The official line is that we all have rights and live in a democracy. Other unfortunates who aren’t free like we are have to live in police states. These victims obey orders or else, no matter how arbitrary. The authorities keep them under regular surveillance. State bureaucrats control even the smallest details of everyday life. The officials who push them around are answerable only to higher-ups, public or private. Either way, dissent or disobedience are punished. Informers report regularly to the authorities. All this is supposed to be a very bad thing. And so it is, although it is nothing but a description of the modern workplace. — Bob Black, “The Abolition of Work”
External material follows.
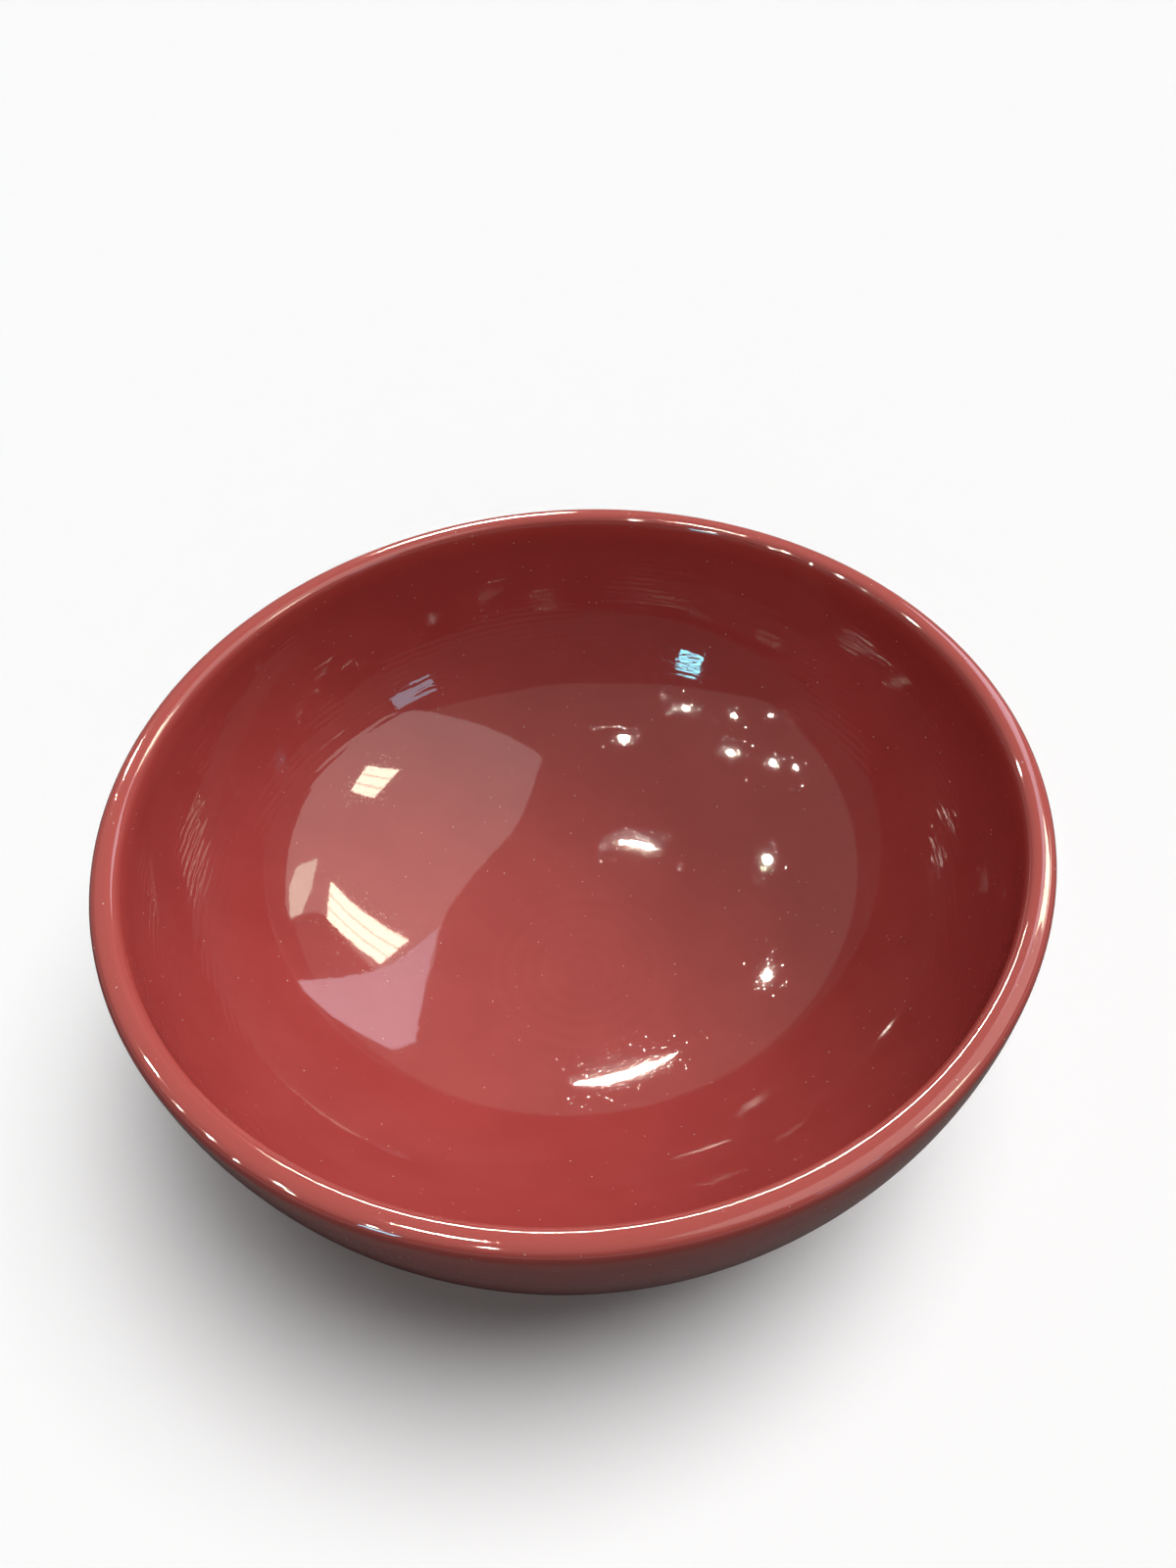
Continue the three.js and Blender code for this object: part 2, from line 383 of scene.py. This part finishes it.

In the last chapter, we asked why it was that human beings so regularly find being paid to do nothing an exasperating, insufferable, or oppressive experience—often, even when the conditions of employment are quite good. I suggested the answer reveals certain truths about human nature largely overlooked by economic science and even by the more cynical versions of popular common sense. Humans are social beings that begin to atrophy—even to physically decay—if they are denied regular contact with other humans; insofar as they do have a sense of being an autonomous entity separate from the world and from others, it is largely from conceiving themselves as capable of acting on the world and others in predictable ways. Deny humans this sense of agency, and they are nothing. What’s more, in bullshit jobs, the ability to perform acts of make-believe, which under ordinary circumstances might be considered the highest and most distinctly human form of action—especially to the extent that the make-believe worlds so created are in some way actually brought into reality—is turned against itself. Hence, my inquiry into the history of pretend work and the social and intellectual origins of the concept that one’s time can belong to someone else. How does it come to seem morally wrong to the employer that workers are not working, even if there is nothing obvious for them to do?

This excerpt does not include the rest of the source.